Both defendants were substitute served at
12130 Millenium Drive in Playa Vista, a WeWork co-working space. Defendants
state they have never had any connection with that address. Benson Decl. ¶3(c);
Hicks Decl. ¶3(a). Benson used a WeWork space on Jefferson but ended that tenancy
in 2020. See Benson Decl. ¶3(b).
Defendants attest they did not live or work at any address listed in the
declaration of diligence.
Plaintiff admits defendants are entitled
to relief under Code of Civil Procedure section 473.5, but argues they failed
to file a proposed responsive pleading. Plaintiff contends defendants were
served, citing a hearsay statement from the Jefferson WeWork receptionist that
defendants were “not here,” not that they no longer leased space. Plaintiff’s
investigator obtained addresses for defendants and served them in January 2024.
However, service in January 2024 is irrelevant to whether service was properly
effectuated at the Millenium address. Plaintiff presents no evidence defendants
ever used the Millenium address or that service at that location would be valid.

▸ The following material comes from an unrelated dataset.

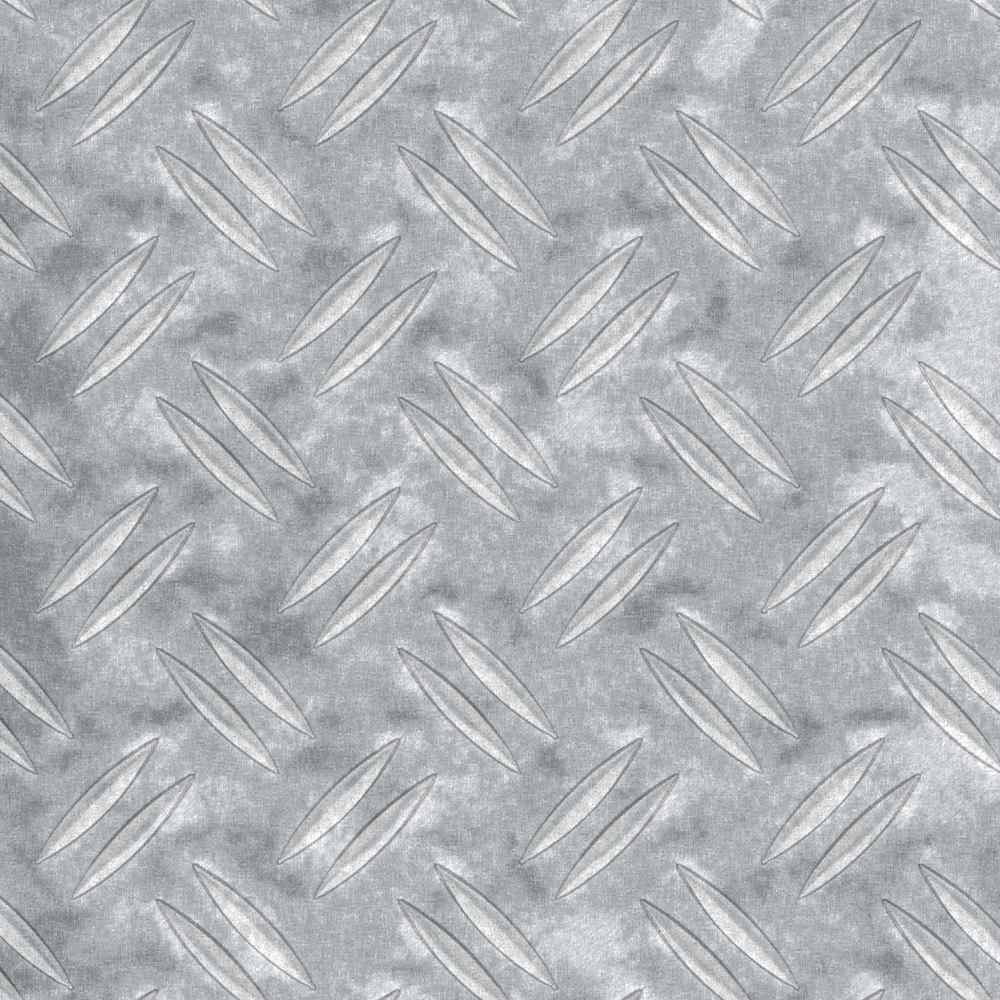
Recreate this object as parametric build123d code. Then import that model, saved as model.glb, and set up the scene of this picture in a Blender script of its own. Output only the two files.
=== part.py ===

Defendants establish the substitute service did not constitute actual notice, but
the motion cannot be granted until they comply with section 473.5(b) by filing
a proposed responsive pleading.
Apex’s Motion to
Set Aside Default Judgment under CCP §473(d)
The court may, upon motion of either party
after notice to the other party, set aside any void judgment or order. Code of
Civil Proc. §473(d). Apex moves to set aside the default judgment for invalid
service of summons. No opposition was filed. For the reasons stated above, the
default judgment void and is set aside. GRANTED.
Alternative Motions to Quash Service by (1)
Benson and Hicks and (2) Apex
Defendants’ alternative
motions to quash service of summons is DENIED as MOOT. All defendants were served
with the complaint. Schiern Decl. ¶¶2-6. This renders the motion to quash MOOT.
See Code Civ. Proc. §418.10(3)(a).
Apex’s Motion to
Quash
“A defendant, on or
before the last day of his or her time to plead or within any further time that
the court may for good cause allow, may serve and file a notice of motion for
one or more of the following purposes: To quash service of summons on the ground
of lack of jurisdiction of the court over him or her.” Code Civ. Proc.
§418.10(a)(1).
On April 24, 2024 plaintiff filed POS on Apex by
substitute service on April 14, 2024 upon “‘JOHN DOE’ BENSON (DECLINED FULL NAME), OCCUPANT/PERSON IN CHARGE
Description: CAUCASIAN, Male, 50+ yrs old, 6 ' 0" tall, 180 lbs., BLACK
hair[.]” at 535 Avenue C, #B, Redondo Beach by registered process server
Martinez. See Apex POS filed 04/24/2024. Plaintiff’s POS creates a rebuttable
presumption of proper service. The burden shifts to defendant to rebut the
presumption.
Effecting
service on a corporation requires
delivery of summons and complaint to some person on behalf of the corporation. Code Civ. Proc. §416.10; Dill v. Berquist Const. Co.,
Inc. (1994) 24 Cal.App.4th 1426, 1437. When the defendant is a corporation, the “person
to be served” is one of the individuals specified in section 416.10 as agent
for service of process. 
Defendant Benson is agent for service of
process for Apex. Benson Decl. ¶1.
But he denies having been served been served or being at the location of
alleged service on the date and time specified. He is the only male occupant in his dwelling. Benson Decl. ¶3.
Benson is not 6 feet tall, and his hair is not black, as stated in the POS. Benson
Decl. ¶5. Benson
was allegedly served at home, but the business address for Apex and for Benson
as agent for service of process is in Oakland. He did not receive any summons
and complaint in the mail. Benson Decl. ¶4.
In opposition, plaintiff argues Benson was
properly served because the proof of service created a rebuttable presumption,
and Apex is a suspended corporation that cannot defend itself. 
California law prohibits a suspended
corporation from appearing to defend itself. Rev. & Tax. Code §23302. Reed
v. Norman (1957) 48 Cal.2nd 338, 343. The fact that Apex is a suspended
corporation does not affect adequacy of service. Under California law, a
plaintiff may affect service of process on a suspended corporation under the
regular service of process statutes. See Grell v. Laci Lea Beau Corp.,
73 Cal.App.4th 1300, 1306 (1999). If Apex is not effectively served, the court does
not have jurisdiction, regardless of whether it is suspended.
The Martinez POS creates a rebuttable
presumption of service; he states he attempted service at the Redondo Beach
residence on April 5, 7, 9, and 13, and a man opened the door on April 14,
identifying himself as Benson. Martinez Decl. ¶¶3-5. Martinez mailed copies of the summons and complaint to that
address, which was not returned. Martinez Decl. ¶5. 
However, in light of Benson’s declaration
and denial of service, and the inconsistencies between the POS and Benson’s
declarations, the court finds defendant rebutted the presumption of service. GRANTED.